I woke to birds singing and sun shining.   For a brief second I felt joy.   I tried to remember the real meaning of this day.   Jesus has risen.   Sinners are saved.   I thought I could hold back my tears.  Then a memory hit.  Walking down the stairs I could see my two tow headed boys.  I could hear the squeals of delight as you raced down stairs seeking your treasure left by the Easter Bunny.   My precious boys, so close in age.   Laughing and running inside and out seeking eggs hidden everywhere I could find a perfect spot.

My heart so full of joy as you and Mike tried to out do each other in your race to find the most eggs.   Perfect little boy faces smeared with chocolate.   I watched as you shared your secrets with big belly laughs and sticky fingers.   Each so proud of your stash.   Each trying to get your hands on the others candy.   Your laughter so innocent echoes in my mind.

Two boys sharing life as only brothers can.   Memories and pictures so precious in my heart.  Your last Easter here brought laughter and joy.  Your face now handsome smeared with chocolate as you tried to convince me that you were too old for a chocolate bunny.    Your body now grown, your heart still that of a little boy.
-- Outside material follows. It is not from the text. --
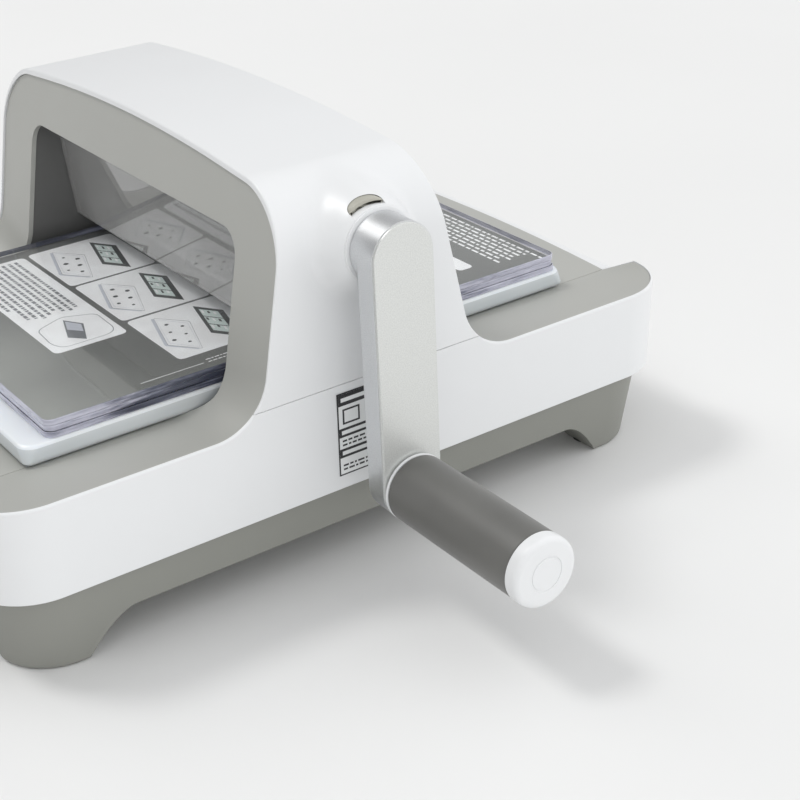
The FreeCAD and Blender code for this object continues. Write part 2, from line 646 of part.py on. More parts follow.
def spur_gear(module, teeth, bore, z, phase_deg):
    """Spur gear on an axis along X; phase_deg is where a tooth's centre points, from +Y to +Z."""
    pts = []
    for k in range(teeth):
        centre = math.radians(phase_deg) + 2 * math.pi * k / teeth
        for r, a in tooth_outline(module, teeth):
            pts.append((r * math.cos(centre + a), z + r * math.sin(centre + a)))
    hub = rod_x(GEAR_X - OVER, GEAR_X1 + OVER, bore + GEAR_HUB, 0, z)
    wheel = prism_yz(pts, GEAR_X, GEAR_X1).fuse(hub)
    return wheel.cut(rod_x(GEAR_X - 2 * OVER, GEAR_X1 + 2 * OVER, bore, 0, z)).removeSplitter()


def lightened(gear, z, ring_r, hole_r, count=6):
    """Round windows in a gear's web."""
    for y, hole_z in arc_points(0, z, ring_r, 180 / count, 540 - 180 / count, count)[:count]:
        gear = gear.cut(rod_x(GEAR_X - OVER, GEAR_X1 + OVER, hole_r, y, hole_z))
    return gear


def roller(z, right_end):
    """Steel drum with turned journals; the left one carries the sync gear."""
    drum = rod_x(-ROLLER_HALF_W, ROLLER_HALF_W, ROLLER_R, 0, z)
    shoulder_x = ROLLER_HALF_W + ROLLER_STEP
    shoulder = rod_x(-shoulder_x, shoulder_x, JOURNAL_R + 2.5, 0, z)
    journal = rod_x(-GEAR_X1 - JOURNAL_END, right_end, JOURNAL_R, 0, z)
    return drum.fuse([shoulder, journal]).removeSplitter()


def circlip(x0, shaft_r, z):
    """Retaining ring round the end of a shaft, open at one side."""
    ring = tube_x(x0, x0 + CLIP_T, shaft_r + CLIP_W, shaft_r, 0, z)
    mouth = CLIP_W / 2
    return ring.cut(box(x0 - OVER, x0 + CLIP_T + OVER, -mouth, mouth, z - shaft_r - 2 * CLIP_W, z))


# ---- crank ---------------------------------------------------------------------------------
def crank_turned(shape):
    """Leans the crank's outer parts as they hang at rest."""
    turned = shape.copy()
    turned.rotate(V(0, 0, CRANK_Z), X_AXIS, CRANK_LEAN)
    return turned


def square_end(x0):
    half = SQUARE / 2
    return box(x0, SQUARE_X1, -half, half, CRANK_Z - half, CRANK_Z + half)


def crank_shaft():
    round_part = rod_x(FRAME_X0 - BUSH_FLANGE_T / 2 - 0.5, SHAFT_X1, SHAFT_R, 0, CRANK_Z)
    return crank_turned(round_part.fuse(square_end(SQUARE_X0)).removeSplitter())


def crank_arm():
    """Cast arm with a deeper hub, a square socket and a socket for the handle's spindle."""
    bar = stadium(ARM_X0, ARM_X1, ARM_R, CRANK_Z, HANDLE_Z)
    bar = round_edges(bar, 1.0, lambda e: e.BoundBox.XMax < ARM_X0 + 0.1)
    hub = rod_x(HUB_X0, ARM_X0 + 2, ARM_R, 0, CRANK_Z)
    neck = rod_x(NECK_X0, SHAFT_X1, NECK_R, 0, CRANK_Z)
    arm = bar.fuse([hub, neck])
    arm = arm.cut(rod_x(NECK_X0 - OVER, SHAFT_X1, SHAFT_R, 0, CRANK_Z)).cut(square_end(SQUARE_X0 - OVER))
    arm = arm.cut(rod_x(SQUARE_X1 - 0.1, ARM_X1 + OVER, HUB_SCREW_R + NEST, 0, CRANK_Z))
    arm = arm.cut(rod_x(ARM_X0 + 2, ARM_X1 + OVER, SPINDLE_R, 0, HANDLE_Z))
    return crank_turned(arm.removeSplitter())


def arm_face():
    """Thin inlay over the arm that hides the hub screw; the spindle passes through it."""
    inlay = stadium(ARM_X1, ARM_X1 + FACE_T, ARM_R - 0.5, CRANK_Z, HANDLE_Z)
    return crank_turned(inlay.cut(rod_x(ARM_X1 - OVER, ARM_X1 + FACE_T + OVER, SPINDLE_R, 0, HANDLE_Z)))


def socket_head(x0, x1, r, socket_r, z):
    """Screw head along X with a round socket to half its depth."""
    return rod_x(x0, x1, r, 0, z).cut(rod_x((x0 + x1) / 2, x1 + OVER, socket_r, 0, z))


def hub_screw():
    """Screw that holds the arm on the shaft's square end."""
    return crank_turned(socket_head(SQUARE_X1, ARM_X1 - 0.5, HUB_SCREW_R, SOCKET_R + 0.5, CRANK_Z))


def handle_spindle():
    return crank_turned(rod_x(ARM_X0 + 2, GRIP_X1 + 1, SPINDLE_R, 0, HANDLE_Z))


def spindle_screw():
    return crank_turned(socket_head(GRIP_X1 + 1, GRIP_X1 + 3.5, CAP_SCREW_R, SOCKET_R, HANDLE_Z))


def grip_ring():
    """White ring at the foot of the grip, on a smaller neck that leaves a dark groove."""
    ring_x1 = GRIP_X0 - GAP
    ring_x0 = ring_x1 - RING_T
    neck = rod_x(ARM_X1 + FACE_T, ring_x0, GRIP_CORE_R, 0, HANDLE_Z)
    ring = rod_x(ring_x0, ring_x1, GRIP_R, 0, HANDLE_Z)
    whole = neck.fuse(ring).cut(rod_x(ARM_X1, GRIP_X0 + OVER, SPINDLE_R, 0, HANDLE_Z))
    return crank_turned(whole.removeSplitter())


def grip_core():
    """Hard tube that turns on the spindle."""
    return crank_turned(tube_x(GRIP_X0, GRIP_X1 + 0.4, GRIP_CORE_R, SPINDLE_R + RUN, 0, HANDLE_Z))


def grip_sleeve():
    """Soft sleeve over the core, with rounded ends."""
    sleeve = tube_x(GRIP_X0, GRIP_X1, GRIP_R, GRIP_CORE_R, 0, HANDLE_Z)

    def outer_rim(edge):
        return edge.Curve.TypeId == "Part::GeomCircle" and edge.Curve.Radius > GRIP_R - 0.1

    return crank_turned(round_edges(sleeve, 0.6, outer_rim))


def grip_end_cap():
    """White cap snapped into the end of the grip, hollow over the spindle's screw."""
    cap = rod_x(GRIP_X1 + NEST, CAP_X1, GRIP_R + 0.1, 0, HANDLE_Z)
    cap = round_edges(cap, CAP_ROUND, lambda e: abs(e.CenterOfMass.x - CAP_X1) < 0.01)
    return crank_turned(cap.cut(rod_x(GRIP_X1 - OVER, CAP_X1 - CAP_ROUND, GRIP_CORE_R, 0, HANDLE_Z)))


# ---- release button ------------------------------------------------------------------------
def release_button():
    """Crescent that stands out of the flare, with an inner lug for its return spring."""
    tab = crescent(BUTTON_X0, BUTTON_X1, BUTTON_R0, BUTTON_R1, BUTTON_HALF_DEG)
    lug = crescent(BUTTON_X0, BUTTON_X0 + WALL, BUTTON_LUG_R, BUTTON_R0 + 0.5, BUTTON_HALF_DEG - 4)
    whole = tab.fuse(lug).removeSplitter()
    return round_edges(whole, BUTTON_ROUND, lambda e: abs(e.CenterOfMass.x - BUTTON_X1) < 0.01)


def button_spring():
    """Compression spring between the outer plate's seat and the button's lug."""
    length = BUTTON_X0 - SPRING_X0 - 2 * SPRING_WIRE_R
    helix = Part.makeHelix(length / SPRING_TURNS, length, SPRING_R)
    wire = Part.Wire(Part.makeCircle(SPRING_WIRE_R, V(SPRING_R, 0, 0), Y_AXIS))
    coil = Part.Wire(helix.Edges).makePipeShell([wire], True, True)
    coil.rotate(V(0, 0, 0), Y_AXIS, 90)
    coil.translate(V(SPRING_X0 + SPRING_WIRE_R, 0, SPRING_Z))
    return coil


# ---- plates --------------------------------------------------------------------------------
def platform():
    """Raised platform that carries the plates through the rollers, with softened edges."""
    plan = (PLATFORM_HALF_W, PLATFORM_HALF_L, STACK_R + 1)
    block = drafted_block([(*plan, z, PLATFORM_Y) for z in (PLATFORM_Z0, PLATFORM_Z1)])
    block = round_edges(block, 2.5, lambda e: e.BoundBox.ZMax < PLATFORM_Z0 + 0.01)
    return round_edges(block, 1.5, lambda e: e.BoundBox.ZMin > PLATFORM_Z1 - 0.01)


def plate(z0, thickness, inset):
    """A flat plate of the stack, a little smaller all round by inset."""
    plan = (STACK_HALF_W - inset, STACK_HALF_L - inset, STACK_R)
    return drafted_block([(*plan, z, STACK_Y) for z in (z0, z0 + thickness)])


# ---- build ---------------------------------------------------------------------------------
def save_body():
    skin = white_skin()
    save("lower_shell", lower_shell(skin))
    save("arch_cover", arch_cover(skin))
    save("base_tray", base_tray())
    save("foot_pads", foot_pads())
    save("base_screws", base_screws())
    for name, shape in (("fascia", fascia()), ("bed", deck_bed()), ("guard", guard())):
        save(f"front_{name}", shape)
        save(f"rear_{name}", mirror_y(shape))
    save("liner_right", liner())
    save("liner_left", mirror_x(liner()))
    save("crank_collar", tube_x(*COLLAR_X, COLLAR_R, BOSS_BORE_R, 0, CRANK_Z))
    save("label_plate", label_plate())


def save_frame():
    save("side_frame_right", side_frame(True))
    save("side_frame_left", mirror_x(side_frame(False)))
    save("outer_plate", outer_plate())
    save("frame_spacers", frame_spacers())
    save("tie_rods", tie_rods())
    save("tie_nuts", tie_nuts())
    save("frame_screws", frame_screws())
    for level, z in (("upper", UPPER_Z), ("lower", LOWER_Z)):
        side = bush(FRAME_X0, FRAME_X1, JOURNAL_R + RUN, z)
        save(f"{level}_bush_right", side)
        save(f"{level}_bush_left", mirror_x(side))
    save("crank_bush_inner", bush(FRAME_X0, FRAME_X1, SHAFT_R + RUN, CRANK_Z))
    save("crank_bush_outer", bush(OUTER_X0, OUTER_X1, SHAFT_R + RUN, CRANK_Z, False))


def save_rollers():
    save("upper_roller", roller(UPPER_Z, GEAR_X1 + JOURNAL_END))
    save("lower_roller", roller(LOWER_Z, FRAME_X1 + CLIP_T + 2.8))
    drive = spur_gear(DRIVE_MODULE, DRIVE_TEETH, JOURNAL_R, UPPER_Z, 90 + 180 / DRIVE_TEETH)
    save("drive_gear", lightened(drive, UPPER_Z, 22.0, 5.5))
    save("crank_pinion", spur_gear(DRIVE_MODULE, PINION_TEETH, SHAFT_R, CRANK_Z, -90))
    upper_sync = spur_gear(SYNC_MODULE, SYNC_TEETH, JOURNAL_R, UPPER_Z, -90)
    lower_sync = spur_gear(SYNC_MODULE, SYNC_TEETH, JOURNAL_R, LOWER_Z, 90 + 180 / SYNC_TEETH)
    save("sync_gear_upper", mirror_x(lightened(upper_sync, UPPER_Z, 18.5, 4.0)))
    save("sync_gear_lower", mirror_x(lightened(lower_sync, LOWER_Z, 18.5, 4.0)))
    at_gear, at_frame = GEAR_X1 + CLIP_T, FRAME_X1 + 0.5
    upper_clip = circlip(at_gear, JOURNAL_R, UPPER_Z)
    save("upper_roller_clips", Part.makeCompound([upper_clip, mirror_x(upper_clip)]))
    lower_clips = [circlip(at_frame, JOURNAL_R, LOWER_Z), mirror_x(circlip(at_gear, JOURNAL_R, LOWER_Z))]
    save("lower_roller_clips", Part.makeCompound(lower_clips))


def save_crank():
    for piece in (crank_shaft, crank_arm, arm_face, hub_screw, handle_spindle, spindle_screw,
                  grip_ring, grip_core, grip_sleeve, grip_end_cap, release_button, button_spring):
        save(piece.__name__, piece())


def save_plates():
    save("platform", platform())
    save("pad_lower", plate(PLATFORM_Z1, PAD_PLATE_T, 0.0))
    save("pad_middle", plate(PLATFORM_Z1 + PAD_PLATE_T, PAD_PLATE_T, 0.6))
    save("print_card", plate(PLATFORM_Z1 + 2 * PAD_PLATE_T, CARD_T, 1.5))
    save("pad_top", plate(PLATFORM_Z1 + 2 * PAD_PLATE_T + CARD_T, PAD_PLATE_T, 0.3))


def main():
    os.makedirs("parts", exist_ok=True)
    save_body()
    save_frame()
    save_rollers()
    save_crank()
    save_plates()
    print("crank height", round(CRANK_Z, 3), "handle height", round(HANDLE_Z, 3))
    print("roller heights", round(UPPER_Z, 3), round(LOWER_Z, 3), "stack top", round(STACK_TOP_Z, 3))
    print("plates per crank radian", round(ROLLER_R * PINION_TEETH / DRIVE_TEETH, 5))


main()
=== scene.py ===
import json
import math

import bmesh
import bpy
import numpy as np
from mathutils import Matrix, Vector

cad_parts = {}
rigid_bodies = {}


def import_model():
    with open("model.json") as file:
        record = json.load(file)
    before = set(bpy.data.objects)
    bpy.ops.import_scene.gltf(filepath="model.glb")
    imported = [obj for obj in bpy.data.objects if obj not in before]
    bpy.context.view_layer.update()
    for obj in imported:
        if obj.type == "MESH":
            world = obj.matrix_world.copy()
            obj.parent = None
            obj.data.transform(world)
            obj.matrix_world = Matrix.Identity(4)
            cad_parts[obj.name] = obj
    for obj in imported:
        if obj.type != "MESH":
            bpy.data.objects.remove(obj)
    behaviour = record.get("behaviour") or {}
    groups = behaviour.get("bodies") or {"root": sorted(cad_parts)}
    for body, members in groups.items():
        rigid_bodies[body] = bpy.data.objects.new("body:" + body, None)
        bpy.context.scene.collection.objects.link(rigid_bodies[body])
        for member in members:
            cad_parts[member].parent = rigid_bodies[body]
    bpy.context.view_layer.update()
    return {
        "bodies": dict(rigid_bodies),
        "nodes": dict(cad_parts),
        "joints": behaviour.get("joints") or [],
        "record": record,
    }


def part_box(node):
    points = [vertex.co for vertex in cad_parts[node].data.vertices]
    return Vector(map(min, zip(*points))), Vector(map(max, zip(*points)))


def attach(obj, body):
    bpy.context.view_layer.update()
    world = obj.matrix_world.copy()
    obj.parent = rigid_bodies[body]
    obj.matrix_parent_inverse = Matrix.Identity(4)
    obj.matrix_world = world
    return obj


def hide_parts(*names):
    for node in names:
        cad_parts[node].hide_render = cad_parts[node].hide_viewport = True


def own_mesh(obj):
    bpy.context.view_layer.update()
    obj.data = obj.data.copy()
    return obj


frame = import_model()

# Die cutting machine: the looks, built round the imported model.
# Lengths are in millimetres, in the row frame: +X to the crank side, +Y along the feed, +Z up.
scene = bpy.context.scene
MM = 0.001


def mm_box(node):
    """Lowest and highest corner of a CAD node, in millimetres."""
    low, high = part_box(node)
    return [c / MM for c in low], [c / MM for c in high]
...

Memories of life before the demons.  Joy and laughter.   A mother loving every precious moment of life with her son’s.    Life as it should have been.   Life where you married and had children.  Life where this grieving mother should have been making Easter baskets for your children.   A family celebrating tradition of tow headed babies with chocolate stained faces and sticky hands running into their grandmothers arms.   Your children I will never meet.   So much loss and pain for your mother to bear.

Today I will allow myself to remember every moment of your life.   I will allow tears.   I will accept that life will never be the same without you.   Memories tucked safely in my heart will bring both joy and pain.   Dreams never to be.

Today I will accept that you are safe.   Your demons are no longer in control.   I will acknowledge that you are with Jesus celebrating his resurrection in the most beautiful of places.   I will give thanks for the years you blessed my life.  I will love and remember you forever.   Rest in the arms of Jesus.  Until we meet again.